# Felt Ornaments



## Peacock (Apr 12, 2006)

What an adventure this is. I never really learned to hand-sew or embroider. I know how to sew on buttons, do basic stitches for mending. I've done counted cross-stitch. But that's about it.

So I got this idea . . . see, my church is hurting for money, and they're going to have a table at our town's Christmas festival (mid-Nov.) to pass out brochures, pencils & whatnot. I thought it might be nice to have a little something to sell, too. So I figured I'd whip up some simple crafts. Like potholders, crocheted ornaments, and . . . felt ornaments.

Looks simple, right? There are designs all over the Web. I was inspired especially by the ones at Alicia Paulson's site/business, link here: http://rosylittlethings.com/sweethomekit.html Those are probably the most *adorable* felt ornaments you could ever find. I bought a kit, just for the challenge, but that's certainly not the level I had in mind for this church thing.

I just thought, you know, simple stuff like stars, hearts, bells, gingerbread men, etc. The primitive, homespun look. Some embroidery, maybe some beads and sequins. I didn't need to purchase anything, really - already had it thanks to my mom's big craft stash. 

Of course I am winging it, and I am really not much of an artist. So far I've made two "prototypes" just for practice.








and









I think I have a long way to go. But I might be on the right track. It's a lot harder than I thought it would be!


----------



## BusyBees2 (Dec 10, 2004)

I think you're off to a great start!

Think of Christmas cookie cutters for designs... I have a huge bag of cutters that my DD uses for designs like this.

They'd make perfect little gifts for kids to buy for $1 and give to Mom/Dad for Christmas!


----------



## Dandish (Feb 8, 2007)

Very cute!


----------



## Peacock (Apr 12, 2006)

Great idea, I hadn't even thought about the cookie cutters. Mom left me a HUGE box of them, too. Expensive ones for every holiday. Yippee!


----------



## CJ (May 10, 2002)

Those are very cute!


----------



## Katskitten (Aug 5, 2010)

Styrofoam balls or shapes with the felt cut and pinned with sequins and fancy short pins onto the balls.


----------



## westbrook (May 10, 2002)

another site

http://bugsandfishes.blogspot.com/2011/07/how-to-vintage-felt-baubles.html

with template and instructions


----------



## Peacock (Apr 12, 2006)

LOL, that Bugs & Fishes site was one of the sites I looked at when coming up with ideas. I love the Christmas pudding. The baubles are so cute too!

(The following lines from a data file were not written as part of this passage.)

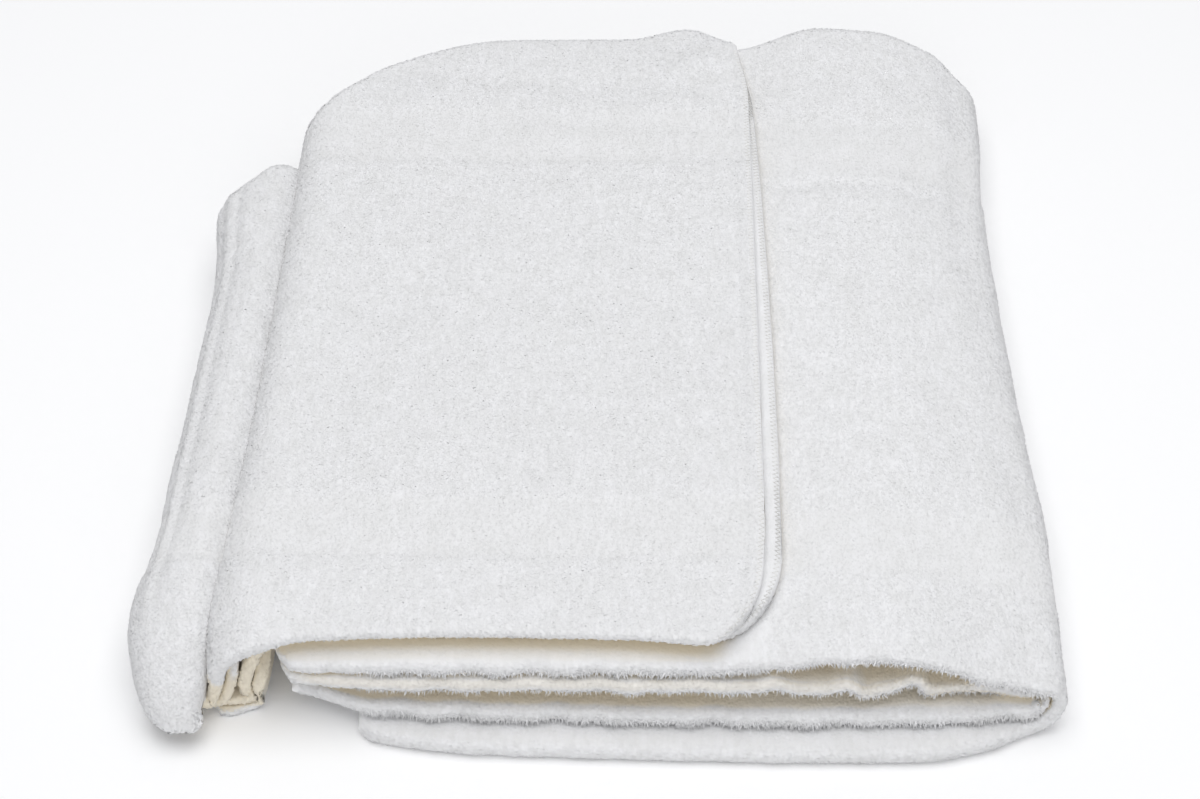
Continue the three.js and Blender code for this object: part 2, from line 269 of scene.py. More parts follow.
@dataclass
class FoldedStrip:
    """The cloth folded in half and laid along the fold path. All sizes are in millimetres.

    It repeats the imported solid's own sizes, so that the cloth lies where the solid is.
    """

    slit: float = 0.6
    lip: float = 2.2
    corner_width: float = 21.0
    corner_depth: float = 34.0
    end_round: float = 3.0
    lower_lead: float = 24.0
    upper_lag: float = 6.0
    lead_fade: float = 70.0
    corner_tuck: float = 5.0
    tuck_depth: float = 75.0
    back_tuck: float = 4.5
    back_depths: tuple[float, float] = (315.0, 356.0)
    crown: float = 0.045
    crown_front: float = 10.0
    crown_back: float = 360.0
    tongue_root: float = 52.0
    tongue_tip: float = 2.8
    tongue_axis: float = -144.0
    crumple_length: float = 25.0
    crumple_depth: float = 0.55
    crumple_from: float = 40.0
    crumple_to: float = 330.0
    crumple_beat: float = 13.0
    crumple_shares: tuple[float, float, float] = (0.5, 0.36, 0.14)
    right_pinch: float = 0.42
    pinch_from: float = 115.0
    pinch_to: float = 140.0
    crease_shift: float = 3.2
    crease_x: float = -134.0
    crease_reach: float = 26.0
    crease_depths: tuple[float, float] = (30.0, 150.0)
    crease_heights: tuple[float, float] = (4.0, 14.0)
    sag: float = 4.4
    sag_top: float = 30.0
    sag_bottom: float = 10.0
    sag_floor: float = 5.0
    sag_depths: tuple[float, float] = (16.0, 48.0)
    ply_wave: float = 1.5
    ply_wave_length: float = 19.0
    ply_wave_start: float = 0.6
    ply_wave_heights: tuple[float, float] = (3.0, 12.0)
    bundle_x: tuple[float, float] = (-141.0, -115.0)
    nose_fall: float = 0.5
    nose_floor: float = 11.0
    nose_x: tuple[float, float] = (98.0, 154.0)
    nose_depths: tuple[float, float] = (12.0, 80.0)
    left_sway: tuple[float, float] = (-166.0, -140.0)
    right_sway: tuple[float, float] = (90.0, 150.0)

    def __post_init__(self) -> None:
        """Lays the path and reads the tables along it."""
        self.path = FoldPath(STRIP_FOLDS)
        self.length = self.path.length
        columns = ("ply", "wrap", "core", "back", "droop", "slack", "open_wrap", "open_core", "plump")
        self.table = {name: self.along(name) for name in columns}
        depths = [row.y for row in SIDE_WANDER]
        self.sway_left = SmoothTable(depths, [row.left for row in SIDE_WANDER])
        self.sway_right = SmoothTable(depths, [row.right for row in SIDE_WANDER])

    def along(self, column: str) -> SmoothTable:
        """One column of the fold table as a smooth value along the strip."""
        return SmoothTable(self.path.marks, [getattr(row, column) for row in STRIP_FOLDS])

    def mark(self, row: Fold) -> float:
        """The distance along the strip at which a row of the fold table stands."""
        return self.path.marks[STRIP_FOLDS.index(row)]

    def middle(self, distance: np.ndarray, y: np.ndarray) -> np.ndarray:
        """Returns: the middle of the strip at a distance along it and a depth from the front."""
        x, z = self.path.at(distance)
        swell = np.sin(np.pi * np.clip((y - self.crown_front) / (self.crown_back - self.crown_front), 0, 1))
        z = z * (1 + self.crown * swell)
        x = x + self.sway_left(y) * (1 - smoothstep(x, *self.left_sway))
        x = x + self.sway_right(y) * smoothstep(x, *self.right_sway)
        reach = np.clip((self.tongue_root - y) / (self.tongue_root - self.tongue_tip), 0, 1)
        closing = self.table["droop"](distance) * (1 - np.sqrt(1 - reach * reach))
        z = z * (1 - closing)
        right = self.right_pinch * smoothstep(-x, self.pinch_from, self.pinch_to)
        pinch = np.where(x < self.tongue_axis, 1, right)
        x = x + (self.tongue_axis - x) * closing * pinch
        x, z = self.settle(distance, x, y, z)
        return np.stack(np.broadcast_arrays(x, y, z), axis=-1)

    def settle(self, distance: np.ndarray, x: np.ndarray, y: np.ndarray,
               z: np.ndarray) -> tuple[np.ndarray, np.ndarray]:
        """Lets the front edges sink: the bundle's plies in soft waves, and the right fold to a nose.

        Args:
            distance: the distance along the strip.
            x: the places from left to right.
            y: the depths from the front.
            z: the heights.

        Returns:
            The settled x and z.
        """
        inside = (distance > self.mark(INNER_LEG[0])) & (distance < self.mark(FLAP[0]))
        width = self.bundle_x[1] - self.bundle_x[0]
        across = np.clip((x - self.bundle_x[0]) / width, 0, 1)
        plies = inside * np.sin(np.pi * across) ** 0.5
        near = 1 - smoothstep(y, *self.sag_depths)
        low = 1 - np.clip((z - self.sag_bottom) / (self.sag_top - self.sag_bottom), 0, 1)
        above_floor = smoothstep(z, self.sag_floor, self.sag_bottom)
        settled_z = z - self.sag * plies * near * low * above_floor
        wave = np.sin(2 * np.pi * z / self.ply_wave_length + self.ply_wave_start)
        sway = wave * smoothstep(z, *self.ply_wave_heights)
        settled_x = x + self.ply_wave * plies * near * sway
        strength = self.crease_shift * (1 - smoothstep(y, *self.crease_depths))
        shift = strength * bump(x, self.crease_x, self.crease_reach)
        settled_x = settled_x - shift * smoothstep(z, *self.crease_heights)
        fall = smoothstep(x, *self.nose_x) * (1 - smoothstep(y, *self.nose_depths))
        settled_z = settled_z - self.nose_fall * fall * np.maximum(0, z - self.nose_floor)
        return settled_x, settled_z

    def frame(self, distance: np.ndarray, y: np.ndarray) -> tuple[np.ndarray, np.ndarray, np.ndarray]:
        """Returns: the middle point, the way inwards along the depth, and the way out of the wrap layer."""
        step = 0.05
        point = self.middle(distance, y)
        forward = self.middle(distance + step, y) - self.middle(distance - step, y)
        inwards = self.middle(distance, y + step) - point
        inwards /= np.linalg.norm(inwards, axis=-1, keepdims=True)
        out = np.cross(inwards, forward)
        out /= np.linalg.norm(out, axis=-1, keepdims=True)
        return point, inwards, out

    def layer_distance(self, distance: np.ndarray, layer: np.ndarray, y: np.ndarray) -> np.ndarray:
        """Returns: where along the strip a layer's cloth is, since its layers end at different places.

        Args:
            distance: the distance along the core layer.
            layer: from 1 on the wrap layer, round the back fold, to -1 on the core layer.
            y: the depth from the front.
        """
        apart = 1 - np.clip(y / self.table["back"](distance), 0, 1) ** 3
        on_wrap = np.maximum(layer, 0) * apart
        lower = np.maximum(0, 1 - distance / self.lead_fade)
        upper = np.maximum(0, 1 - (self.length - distance) / self.lead_fade)
        front_tuck = self.corner_tuck * (1 - smoothstep(y, self.lip, self.tuck_depth))
        tuck = front_tuck + self.back_tuck * smoothstep(y, *self.back_depths)
        return distance + lower * self.lower_lead * on_wrap + upper * (self.upper_lag * on_wrap - tuck)

    def front(self, distance: np.ndarray, side: Side) -> np.ndarray:
        """Returns: the depth of a layer's front edge, further back at the rounded hem corners."""
        table = self.table["wrap" if side is Side.WRAP else "core"]
        short = np.clip(1 - (self.length - distance) / self.corner_width, 0, 1)
        setback = self.corner_depth * (1 - np.sqrt(1 - short * short))
        return table(self.layer_distance(distance, np.array(float(side.value)), np.array(0.0))) + setback

    def crumple(self, distance: np.ndarray, y: np.ndarray) -> np.ndarray:
        """Returns: how far the core layer stands off the wrap layer, in crumples that fade inwards."""
        beat = np.cos(2 * np.pi * distance / self.crumple_beat + 1)
        even, long, short = self.crumple_shares
        ripple = even + long * np.cos(2 * np.pi * distance / self.crumple_length) + short * beat
        fade = 1 - smoothstep(y, self.crumple_from, self.crumple_to)
        return self.table["slack"](distance) * (1 - self.crumple_depth * ripple) * fade


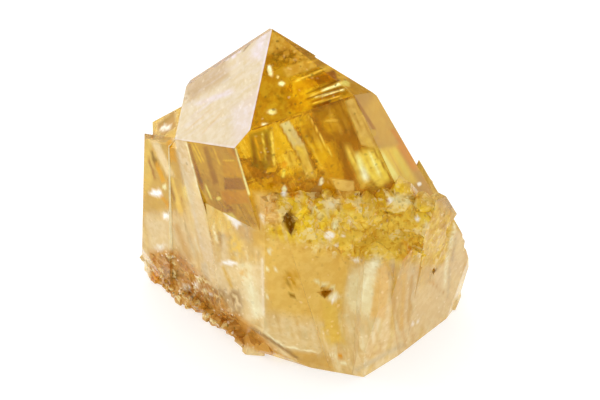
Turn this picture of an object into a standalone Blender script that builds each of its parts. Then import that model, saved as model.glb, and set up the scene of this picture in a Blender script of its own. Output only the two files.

Thanks all for being so nice. I personally think my first attempts look like something a fourth-grader would do, but it's a start.


----------



## bopeep (Apr 2, 2007)

I Love Those....I think you did a Great job on them.......
bopeep


----------



## MacaReenie (Mar 1, 2008)

Oh, those are fun!! Great job!!!


----------



## dragonfly65 (Sep 29, 2002)

You can also poke a LITTLE bit of stuffing in them to puff them up a little.


----------



## agr8day (Sep 14, 2009)

A little stuffing would be nice. You can use anything. It doesn't have to be batting. Even plastic bags work. (Kitties LOVE the crinkly sound they make!);-) Use glue to stick things on. That is a fast way to make progress. Aileen's is good and dries pretty fast, if you don't have a glue gun. I vote for cookie cutters, too.
This is a great idea. You have something special going there. The ones you have done look pretty good already. What a nice way to help out your church!


----------



## stirfamily (Jun 18, 2002)

your ornies look great! Every year I make a dozen felt ornaments. This year I'm making owls. My goal is to have nothing but felties on my Christmas eventually.


----------



## GrannyG (Mar 26, 2005)

I love to find ideas on Pinterest...this is the board I have on Christmas Loves, some really cute ornament patterns. When you click on the one you like, you will usually find the site it was at up on the right hand side...usually lots more at the sites, so enjoy.............

http://pinterest.com/itsybitsyfarm/christmas-loves/


----------



## ELOCN (Jun 13, 2004)

Cute! I wish you luck at your table -- hope the church makes a lot of money!


----------



## Texasdirtdigger (Jan 17, 2010)

GrannyG - That site is incredible!


----------